LANE, OK --- The U.S. Department of Agriculture said that Agricultural Research Service (ARS) scientists in Lane, Okla., have shown that simple sugars in watermelon juice can be made into ethanol. 

The watermelon-to-ethanol research was published last week in Biotechnology for Biofuels. 

In 2007, growers harvested 4 billion pounds of watermelon for fresh and cut-fruit markets. Around 800 million pounds -- or 20 percent of the total -- were left in fields because of external blemishes or deformities, the USDA said. Now, such melons could get an economic "new lease on life" as ethanol. 

Chemist Wayne Fish's ethanol studies at the ARS South Central Agricultural Research Laboratory in Lane complement other research there to commercially extract lycopene and citrulline from the crop. In the published research, Fish showed ethanol can be fermented from the glucose, fructose and sucrose in waste-stream juices -- what's left after lycopene and citrulline are extracted. 

On average, a 20-pound watermelon will yield about 1.4 pounds of sugar from the flesh and rind. 

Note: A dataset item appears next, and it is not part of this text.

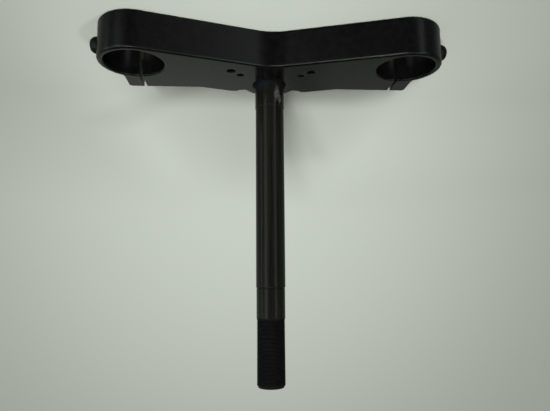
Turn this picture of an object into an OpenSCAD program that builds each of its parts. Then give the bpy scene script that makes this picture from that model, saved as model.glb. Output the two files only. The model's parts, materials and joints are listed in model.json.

A small biofuels company in College Station, Texas, has agreed to build a vehicle that could begin traveling next summer to watermelon fields to produce ethanol on-site, the New York Times reported. "We're trying to assemble the equipment at this time, and as you know, the crop year for watermelons is on right now, so we're in good shape for next season," Jim Rausch, president of Common Sense Agriculture, told the Times.